Convergent gut microbial functional strategies drive energy metabolism adaptation across Ursidae species and challenge the uniqueness of giant pandaOriginal paper
What was studied?
This study examined seasonal changes in gut microbiota composition and function across four bear species: giant pandas, Asian black bears, brown bears, and polar bears. Researchers combined comparative seasonal microbiome analysis with fecal microbiota transplantation (FMT) experiments in mice to test whether bear gut microbiota actively drives host energy metabolism. The core question was whether giant pandas, long considered metabolically unique due to their specialized herbivorous diet and low metabolic rate, actually rely on a distinct microbial regulatory mechanism compared to other bears.
Who was studied?
The subjects were four Ursidae species: giant pandas (Ailuropoda melanoleuca), Asian black bears (Ursus thibetanus), brown bears (Ursus arctos), and polar bears (Ursus maritimus), sampled across seasons to capture gut microbiota dynamics. The abstract does not specify exact animal counts or sampling sites. Recipient mice were also used as a secondary population in the fecal microbiota transplantation experiments to test the functional effects of bear gut microbiota on host metabolism and appetite.
What were the most important findings?
The gut microbial composition was similar across all four bear species, with Firmicutes and Proteobacteria as the dominant phyla. Firmicutes became enriched in winter, which enhanced lipid metabolism and helped the bears adapt to seasonal dietary differences, pointing to a convergent microbial functional strategy shared across the Ursidae family rather than a panda-specific mechanism. In FMT experiments, winter bear gut microbiota transferred stronger capacity to regulate host energy metabolism and appetite in mice, increasing energy intake, demonstrating that these microbial shifts causally promote seasonal metabolic adaptation.
What are the greatest implications of this study?

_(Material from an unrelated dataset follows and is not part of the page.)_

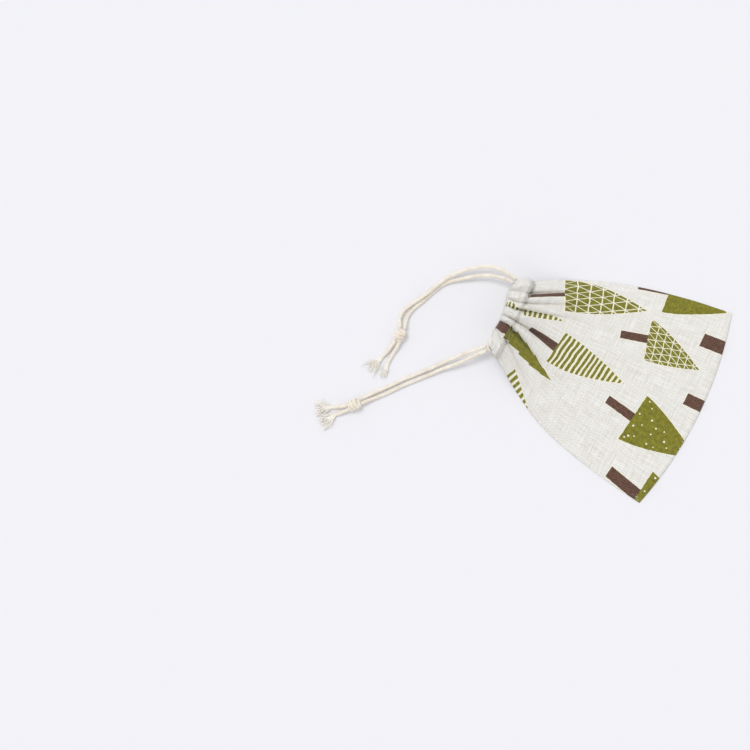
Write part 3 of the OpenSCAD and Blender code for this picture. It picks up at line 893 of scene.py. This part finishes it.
def weave(tree, uv_map):
    """Plain weave on a UV map in metres.

    Height is sin(pi u / p) sin(pi v / p), with the threads wandering by a noise. A second noise,
    stretched along each thread, makes slubs: places where the yarn is thicker or darker."""
    cloth = add(tree, "ShaderNodeUVMap", uv_map=uv_map)
    scaled = add(tree, VECTOR, [cloth, (1 / (THREAD * MM),) * 3], operation="MULTIPLY")
    wander = add(tree, NOISE, {"Vector": scaled, "Scale": 0.17, "Detail": 2.0})
    drift = add(tree, VECTOR, [wander.outputs["Color"], (1.3, 1.3, 0)], operation="MULTIPLY")
    bent = add(tree, VECTOR, [scaled, drift], operation="ADD")
    u, v, _ = add(tree, SPLIT, [bent]).outputs
    waves = []
    slubs = []
    for place, stretch in ((u, (0.9, 0.045, 1)), (v, (0.045, 0.9, 1))):
        turned = add(tree, MATH, [place, math.pi], operation="MULTIPLY")
        waves.append(add(tree, MATH, [turned], operation="SINE"))
        drawn = add(tree, VECTOR, [bent, stretch], operation="MULTIPLY")
        slubs.append(add(tree, NOISE, {"Vector": drawn, "Scale": 1.0, "Detail": 1.0}))
    over = add(tree, MATH, waves, operation="MULTIPLY")
    slub = add(tree, MATH, slubs, operation="ADD")
    return bent, over, slub


def cloth_finish(tree, shader, colour, over, slub):
    """Puts a colour on the shader, with the weave and the slubs as its bump."""
    height = add(tree, MATH, [slub, 0.7, over], operation="MULTIPLY_ADD")
    bump = add(tree, "ShaderNodeBump", {"Strength": 1.0, "Distance": FLAX_BUMP, "Height": height})
    tree.links.new(bump.outputs[0], shader.inputs["Normal"])
    tree.links.new(colour.outputs[2], shader.inputs["Base Color"])
    shader.inputs["Roughness"].default_value = 0.93
    shader.inputs["Specular IOR Level"].default_value = 0.15
    shader.inputs["Sheen Weight"].default_value = 0.12
    shader.inputs["Sheen Roughness"].default_value = 0.6


def linen_colour(tree, over, slub):
    """Undyed flax and cotton: warm off-white, greyer along thin threads, with painted shade in the gaps
    between the threads.
    """
    thin = add(tree, RANGE, [slub, 0.74, 1.2, 0.0, 1.0])
    # painted shade: where the weave is low, in the gaps between the threads, the yarn colour is mixed towards
    # grey
    gap = add(tree, RANGE, [over, -1.0, 0.4, 0.0, 1.0])
    yarn = add(tree, MIX, {0: thin, 6: ink("#EAE6DE"), 7: ink("#FFFFFB")}, data_type="RGBA")
    low = add(tree, MIX, {0: 0.7, 6: yarn, 7: ink("#CCC6BA")}, data_type="RGBA")
    return add(tree, MIX, {0: gap, 6: low, 7: yarn}, data_type="RGBA")


# %% [markdown]
# ### The ink
# The trees are screen-printed with a matt ink, which sinks into the cloth and leaves bare spots on
# the high threads. A picture could carry the print, but it would blur close up. Drawn by nodes
# from each point's place in its tree, an edge is a sign change and stays sharp at any distance.

# %% Outline of a tree
KIND_REACH = 0.3  # how near to its whole number a kind has to be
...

By showing convergent, shared microbial functional strategies across giant pandas, black bears, brown bears, and polar bears, the findings challenge the long-standing view that giant panda gut microbiota is metabolically unique among bears. This reframes seasonal energy adaptation in Ursidae as a family-wide, diet-responsive microbiome trait rather than an evolutionary novelty confined to pandas. The FMT results also suggest that bear-derived winter microbiota could serve as a model system for studying microbiome-driven regulation of energy intake and appetite in mammals more broadly.